Private hospitals in financial limbo 

The sweeping damage the coronavirus has done to hospital operations have been indiscriminate. The regular doctor visits, emergency room arrivals and elective surgeries that are vital to the hospital's revenue all experienced a slump. According to research from the Institute of Asclepius Hospital Management, a healthcare consulting firm, among 316 hospitals in China, 90 percent faced capital shortages due to the coronavirus, among which 50 percent said they couldn't survive another two months.

And private hospitals found it even harder to get through. "Most private hospitals have little surplus at the end of the year, three months of expenses at its maximum," said Eric Chong, director of Guangzhou Asclepius Hospital Management Research Center. When the coronavirus hit at the beginning of the year, most hospitals were in financial limbo. 

For the Wuhan Asia General Hospital, which has been in operation for only a year, the financial burden was deeply felt. As the hospital still has a large amount of outstanding loans, financial sustainability was a pressing problem.

On top of the financial strain was the psychological trauma that the pandemic has inflicted to medical professionals. "Many of them work around the clock on the frontline for so long, and it's exhausting both physically and mentally," said Su.

As the situation improves in Wuhan, all the coronavirus patients at the Wuhan Asia General Hospital recovered and were discharged. On March 20, the hospital resumed its normal operation, but patient volume still hasn't returned to normal because many patients fear being exposed to the virus.   

Doctors at Wuhan Asia General Hospital at work. /Su Xi

Doctors at Wuhan Asia General Hospital at work. /Su Xi

A tiered health-care delivery system for coronavirus patients — designated hospitals for seriously-ill patients and temporary hospitals for mild-symptom patients — has enabled China to cope with the strain on medical resources, said Su.

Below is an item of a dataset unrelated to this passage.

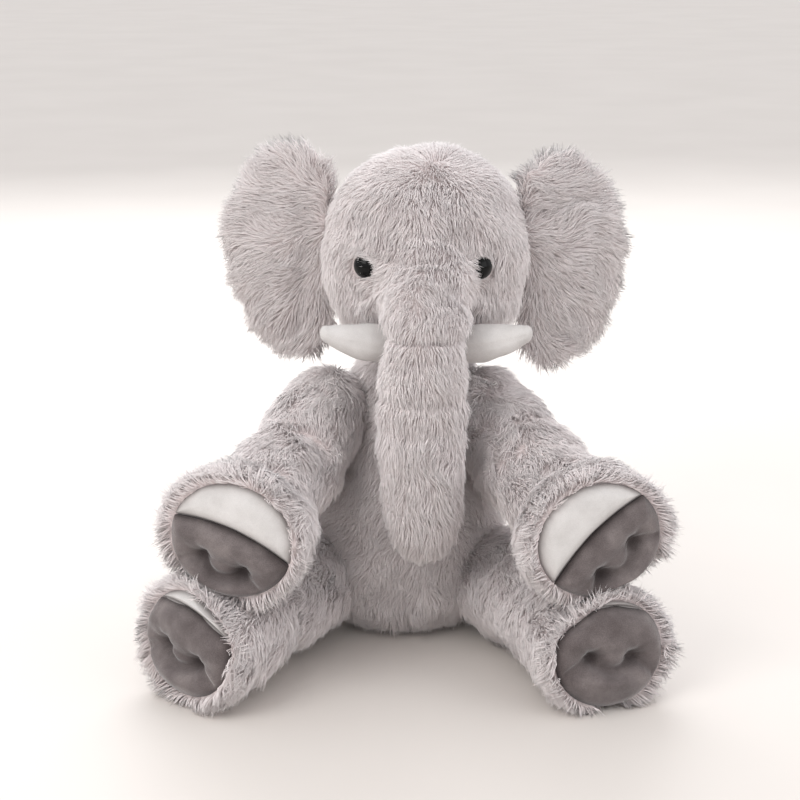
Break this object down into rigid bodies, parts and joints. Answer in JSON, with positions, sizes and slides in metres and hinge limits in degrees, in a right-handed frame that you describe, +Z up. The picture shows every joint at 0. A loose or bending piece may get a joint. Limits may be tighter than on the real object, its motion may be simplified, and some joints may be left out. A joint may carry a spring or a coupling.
{
  "type": "stuffed elephant",
  "caption": "Seated plush elephant with long grey fur, floppy ears, a hanging trunk, soft white tusks and padded two-tone soles.",
  "frame": {"origin": "middle of the flat seat under the torso, on the surface that the toy sits on", "axes": "+Z up, -Y towards the face and the soles, +X towards the elephant's own left side"},
  "size_m": [0.4261, 0.3587, 0.4217],
  "materials": {
    "grey_pile_fabric": "long soft pile, brushed, matte",
    "white_short_nap": "short dense nap, matte",
    "dark_short_nap": "short brushed nap with a faint sheen",
    "polyester_fibre": "loose polyester fibre",
    "eye_plastic": "polished black dome",
    "washer_plastic": "moulded natural plastic",
    "sewing_thread": "twisted polyester thread"
  },
  "bodies": {
    "torso": {"torso_cover": "grey_pile_fabric", "torso_filling": "polyester_fibre"},
    "neck": {"neck_filling": "polyester_fibre"},
    "head": {"head_cover": "grey_pile_fabric", "head_filling": "polyester_fibre", "trunk_upper_cover": "grey_pile_fabric", "trunk_upper_filling": "polyester_fibre", "eye_left": "eye_plastic", "eye_right": "eye_plastic", "eye_washer_left": "washer_plastic", "eye_washer_right": "washer_plastic", "tusk_cover_left": "white_short_nap", "tusk_cover_right": "white_short_nap", "tusk_filling_left": "polyester_fibre", "tusk_filling_right": "polyester_fibre"},
    "trunk_middle": {"trunk_middle_cover": "grey_pile_fabric", "trunk_middle_filling": "polyester_fibre"},
    "trunk_lower": {"trunk_lower_cover": "grey_pile_fabric", "trunk_lower_filling": "polyester_fibre"},
    "ear_left": {"ear_front_panel_left": "grey_pile_fabric", "ear_wadding_left": "polyester_fibre", "ear_back_panel_left": "grey_pile_fabric"},
    "ear_right": {"ear_front_panel_right": "grey_pile_fabric", "ear_wadding_right": "polyester_fibre", "ear_back_panel_right": "grey_pile_fabric"},
    "arm_left": {"arm_left_cover": "grey_pile_fabric", "arm_left_filling": "polyester_fibre", "arm_left_toe_panel": "white_short_nap", "arm_left_sole_pad": "dark_short_nap", "arm_left_sculpting_thread": "sewing_thread"},
    "arm_right": {"arm_right_cover": "grey_pile_fabric", "arm_right_filling": "polyester_fibre", "arm_right_toe_panel": "white_short_nap", "arm_right_sole_pad": "dark_short_nap", "arm_right_sculpting_thread": "sewing_thread"},
    "leg_left": {"leg_left_cover": "grey_pile_fabric", "leg_left_filling": "polyester_fibre", "leg_left_toe_panel": "white_short_nap", "leg_left_sole_pad": "dark_short_nap", "leg_left_sculpting_thread": "sewing_thread"},
    "leg_right": {"leg_right_cover": "grey_pile_fabric", "leg_right_filling": "polyester_fibre", "leg_right_toe_panel": "white_short_nap", "leg_right_sole_pad": "dark_short_nap", "leg_right_sculpting_thread": "sewing_thread"},
    "tail": {"tail_stem": "grey_pile_fabric", "tail_tuft": "grey_pile_fabric"}
  },
  "joints": [
    {"name": "neck_turn", "type": "hinge", "parent": "torso", "child": "neck", "pos_m": [0.008, -0.002, 0.247], "axis": [0, 0, -1], "range_deg": [-7, 18]},
    {"name": "head_nod", "type": "hinge", "parent": "neck", "child": "head", "pos_m": [0.008, -0.002, 0.247], "axis": [-1, 0, 0], "range_deg": [-5, 18]},
    {"name": "trunk_middle_lift", "type": "hinge", "parent": "head", "child": "trunk_middle", "pos_m": [0.016, -0.112, 0.263], "axis": [-1, 0, 0], "range_deg": [0, 40], "stiffness_Nm_per_rad": 0.15},
    {"name": "trunk_lower_lift", "type": "hinge", "parent": "trunk_middle", "child": "trunk_lower", "pos_m": [0.014, -0.114, 0.212], "axis": [-1, 0, 0], "range_deg": [0, 40], "stiffness_Nm_per_rad": 0.1},
    {"name": "ear_left_flap", "type": "hinge", "parent": "head", "child": "ear_left", "pos_m": [0.111, 0.002, 0.323], "axis": [0, 0, -1], "range_deg": [-30, 45], "stiffness_Nm_per_rad": 0.03},
    {"name": "ear_right_flap", "type": "hinge", "parent": "head", "child": "ear_right", "pos_m": [-0.075, 0.002, 0.332], "axis": [0, 0, 1], "range_deg": [-30, 45], "stiffness_Nm_per_rad": 0.03},
    {"name": "arm_left_lift", "type": "hinge", "parent": "torso", "child": "arm_left", "pos_m": [0.069, -0.021, 0.197], "axis": [0, -1, 0], "range_deg": [0, 42]},
    {"name": "arm_right_lift", "type": "hinge", "parent": "torso", "child": "arm_right", "pos_m": [-0.068, -0.021, 0.197], "axis": [0, 1, 0], "range_deg": [0, 42]},
    {"name": "leg_left_splay", "type": "hinge", "parent": "torso", "child": "leg_left", "pos_m": [0.086, -0.046, 0.05], "axis": [0, 0, 1], "range_deg": [0, 20], "stiffness_Nm_per_rad": 0.3},
    {"name": "leg_right_splay", "type": "hinge", "parent": "torso", "child": "leg_right", "pos_m": [-0.086, -0.046, 0.05], "axis": [0, 0, -1], "range_deg": [0, 20], "stiffness_Nm_per_rad": 0.3},
    {"name": "tail_swing", "type": "hinge", "parent": "torso", "child": "tail", "pos_m": [0, 0.086, 0.066], "axis": [1, 0, 0], "range_deg": [-4, 50], "stiffness_Nm_per_rad": 0.01}
  ]
}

In the longer term, the capacity of the primary healthcare system should be strengthened so that minor illnesses can be treated at primary or community health centers while severe diseases get referred to general hospitals in big cities, he added.

"Private hospitals play an important subsidiary role to public hospitals, and they have their unique advantages in meeting peoples' needs for medical care," said Su. In the fight against the coronavirus, everyone is in the same boat.